Within the molten salt, the aluminum ions can also move quickly from one electrode to the other. The big problem is that aluminum chloride only melts at 192° C. But mixing in a bit of sodium chloride and potassium chloride brought this down to 90° C—below the boiling point of water and compatible with a larger range of additional materials.

Salt sandwich

With that, the researchers had two-thirds of a battery. One electrode was aluminum metal, and the electrolyte was the liquid aluminum chloride. That leaves a second electrode to be identified. Here, there were lots of examples of storing aluminum as a chemical compound with elements below oxygen on the periodic table, such as sulfur or selenium. For imaging purposes, the team worked with selenium, creating an experimental battery cell and confirming that it was behaving according to expectations.

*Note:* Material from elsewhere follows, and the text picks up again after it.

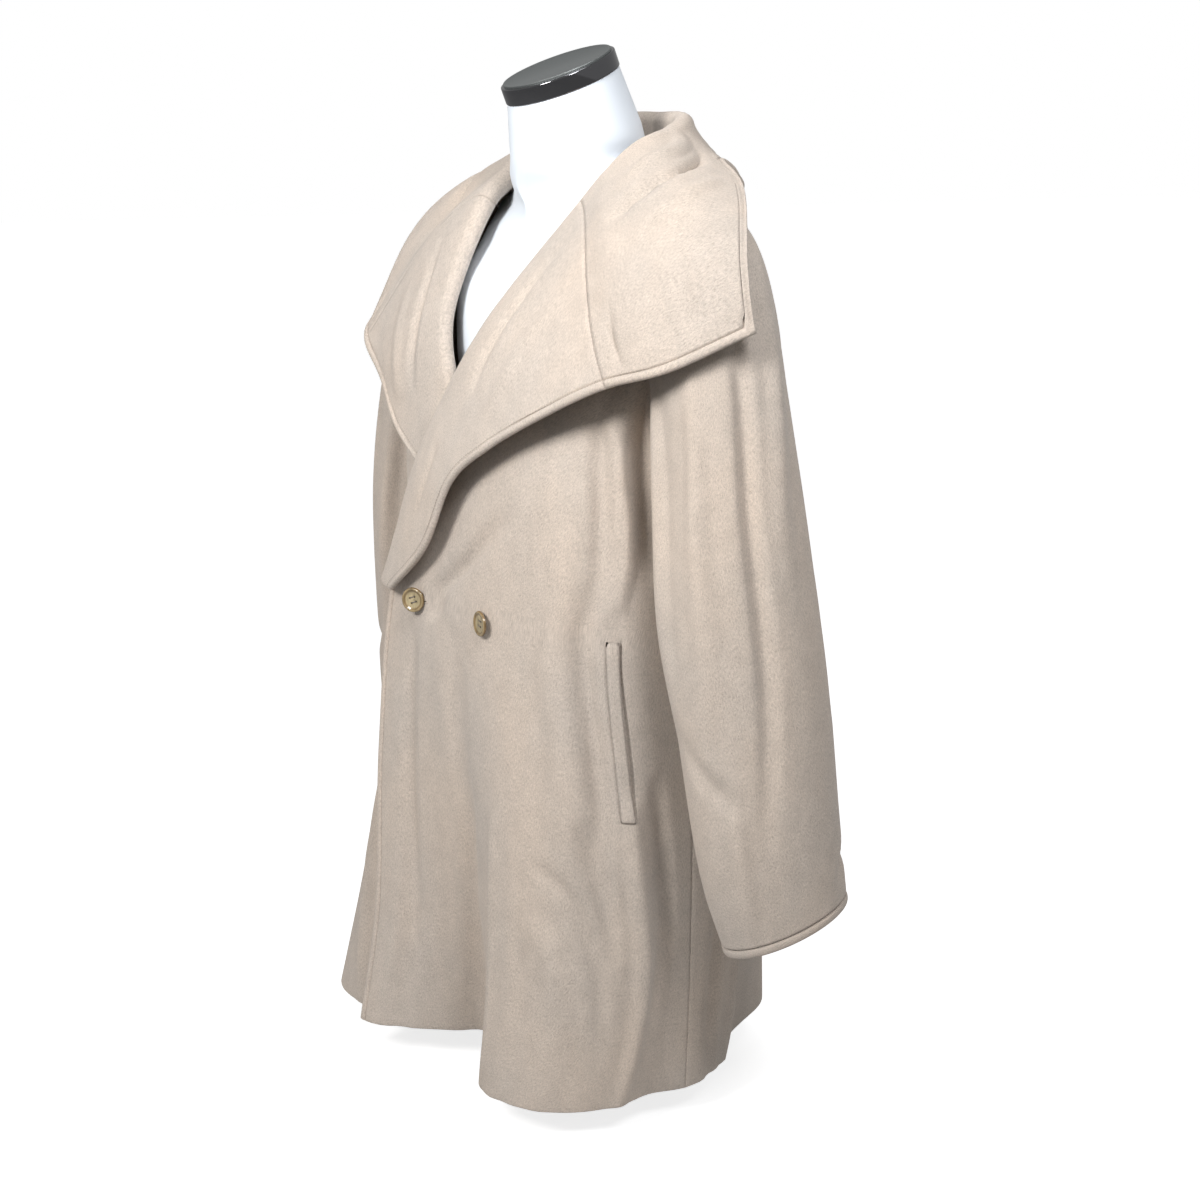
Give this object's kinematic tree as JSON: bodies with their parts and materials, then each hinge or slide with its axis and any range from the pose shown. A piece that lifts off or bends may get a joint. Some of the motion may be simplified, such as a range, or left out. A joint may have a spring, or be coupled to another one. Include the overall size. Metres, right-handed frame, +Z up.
{
  "type": "wide-collared wool coat on a dress form",
  "caption": "Loose double-breasted wool coat with a wing collar over the shoulders, long sleeves and slit pockets, on a white limbless dress form with a metal neck top.",
  "frame": {"origin": "on the floor, under the middle of the form's foot", "axes": "+Z up; the wearer would face -Y, so the wearer's left side is +X"},
  "size_m": [0.772, 0.3868, 1.0346],
  "materials": {
    "wool": "soft brushed wool coating",
    "horn": "satin horn",
    "form_cover": "smooth white, slightly matt",
    "polished_ring": "polished",
    "grey_top": "fine brushed grey",
    "stand_steel": "satin"
  },
  "bodies": {
    "root": {"front_left": "wool", "front_right": "wool", "back": "wool", "sleeve_left": "wool", "sleeve_right": "wool", "collar": "wool", "lapel_left": "wool", "lapel_right": "wool", "pocket_welt_left": "wool", "pocket_welt_right": "wool", "button_fastened": "horn", "button_spare": "horn", "form_torso": "form_cover", "form_neck_ring": "polished_ring", "form_neck_top": "grey_top", "form_pole": "stand_steel", "form_foot": "stand_steel"}
  },
  "joints": []
}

Imaging of the aluminum showed that, after some charge and discharge cycles, the surface was somewhat blocky, but there were no large or pointy extensions coming out of it that could damage the battery. The reactions at the selenium electrode appeared to start in the molten salt before finishing up on the electrode surface. Overall, the cell showed stable performance over dozens of cycles and the sort of high capacity per weight that aluminum should provide. So, the team moved on to building and testing the cells they were really interested in: aluminum sulfur.

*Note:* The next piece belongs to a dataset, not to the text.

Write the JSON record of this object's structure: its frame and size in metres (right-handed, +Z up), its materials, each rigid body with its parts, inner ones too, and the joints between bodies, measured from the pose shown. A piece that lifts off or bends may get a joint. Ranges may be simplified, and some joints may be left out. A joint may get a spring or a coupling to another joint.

At slow rates of discharge, the aluminum sulfur cells had a charge capacity per weight that was over three times that of lithium-ion batteries. That figure went down as the rate of charge/discharge went up, but performance remained excellent. If the cell was discharged over two hours and charged in just six minutes, it still had a charge capacity per weight that was 25 percent higher than lithium-ion batteries and retained roughly 80 percent of that capacity after 500 cycles—well beyond what you’d see with most lithium chemistries.

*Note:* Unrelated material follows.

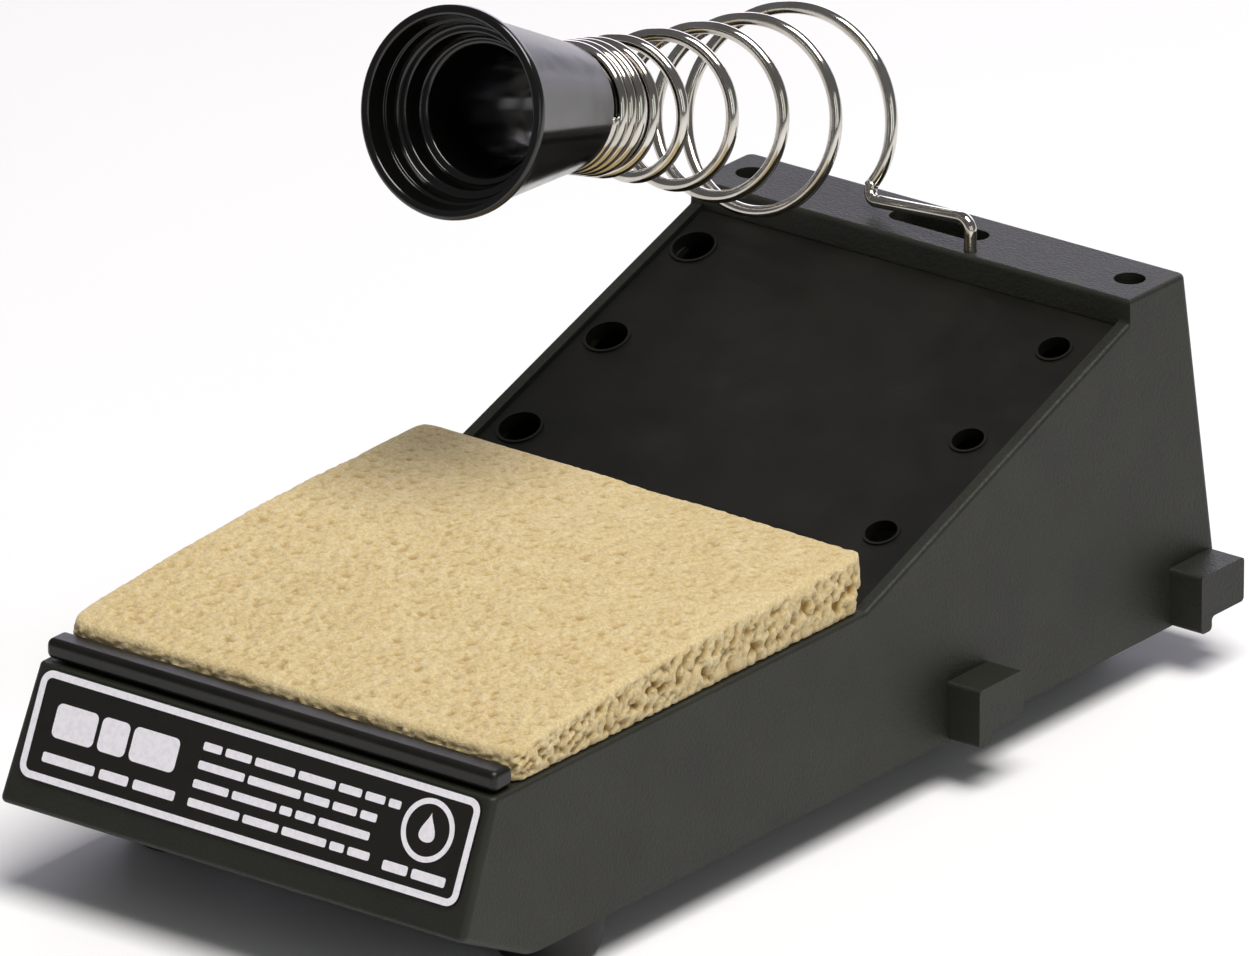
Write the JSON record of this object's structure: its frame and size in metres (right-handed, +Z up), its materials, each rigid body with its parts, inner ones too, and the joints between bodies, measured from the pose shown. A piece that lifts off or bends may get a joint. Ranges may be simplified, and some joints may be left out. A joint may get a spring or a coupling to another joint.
{
  "type": "soldering iron stand",
  "caption": "Wedge-shaped soldering iron stand with a coiled wire holder and funnel, a lift-out sponge tray with tip holes, a sponge and rubber feet.",
  "frame": {"origin": "middle of the flat underside of the housing, over the feet", "axes": "+Z up, +Y towards the high rear end, +X to the right seen from the low front"},
  "size_m": [0.0938, 0.187, 0.1194],
  "materials": {
    "housing_plastic": "fine spark-eroded texture, charcoal",
    "tray_plastic": "smooth, semi-gloss, near black",
    "funnel_plastic": "polished black",
    "holder_wire": "nickel-plated spring wire",
    "sponge_foam": "open-pored cellulose",
    "foot_rubber": "matte black",
    "label_film": "printed film, black with a white border",
    "ballast_steel": "rolled steel plate",
    "screw_steel": "zinc-plated"
  },
  "bodies": {
    "stand": {"housing": "housing_plastic", "bottom_cover": "housing_plastic", "ballast_weight": "ballast_steel", "ballast_screws": "screw_steel", "foot_front_left": "foot_rubber", "foot_front_right": "foot_rubber", "foot_rear_left": "foot_rubber", "foot_rear_right": "foot_rubber", "foot_screws": "screw_steel", "front_label": "label_film"},
    "tray": {"tip_tray": "tray_plastic"},
    "sponge_pad": {"sponge": "sponge_foam"},
    "holder": {"coil_holder": "holder_wire", "holder_funnel": "funnel_plastic", "leg_clip": "screw_steel"}
  },
  "joints": [
    {"name": "tray_tilt", "type": "hinge", "parent": "stand", "child": "tray", "pos_m": [0, 0.072, 0.0508], "axis": [-1, 0, 0], "range_deg": [0, 15]},
    {"name": "sponge_lift", "type": "slide", "parent": "tray", "child": "sponge_pad", "axis": [0, 0, 1], "range_m": [0, 0.02]},
    {"name": "holder_swivel", "type": "hinge", "parent": "stand", "child": "holder", "pos_m": [0.01, 0.07445, 0.0551], "axis": [0, 0, 1], "range_deg": [-6, 35]}
  ]
}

If you dropped charging times down to a bit over a minute, the capacity per weight was roughly equal to that of a lithium-ion battery, and more than 80 percent of that capacity was still available after 200 cycles. The battery cell could even tolerate a full charge in under 20 seconds, although capacity per weight was only a bit over half what you would get out of lithium-ion.

A few caveats

There are some notable cautions here. One is that the battery needs to be at about 110° C for this sort of performance. With good insulation, this only requires a small heater to get things molten; after that, the heat generated during charge/discharge cycles should keep things working. And, while insulation may add a bit to the bulk of the battery, you can get away without the cooling hardware some lithium-ion applications require.

The bigger caution is that, with any water contamination of the materials, the battery will start producing hydrogen sulfide, which is both poisonous and highly flammable. So, while the battery can’t catch fire like some lithium-ion options, if its contents come in contact with the environment, there’s a window of time where fire risks are possible before the salt cools down and solidifies.

On the plus side of the trade-offs, the charge per volume will likely be similar to some existing lithium chemistries, and the raw material costs are almost comically low—the researchers calculate under $9 per kilowatt-hour, or about 15 percent of lithium-ion. The chemistry’s also not especially fussy; the researchers picked up aluminum foil from the grocery store and found that it worked just fine as an electrode. That hints at the possibility that mass production may still be compatible with the high performance of these handmade cells.

Finally, the team notes that the simplicity of the chemistry should boost the recyclability of the batteries at end-of-life.

None of this is to say that this technology can let us punch a one-way ticket to battery nirvana. While a company has already been formed to commercialize the tech, there’s already a huge infrastructure dedicated to lithium-ion battery production, and the tech there is constantly improving, too. But if supplies of the raw materials for mainstream batteries ever become constrained, it could be very useful to have a tech based entirely on abundant chemicals waiting in the wings.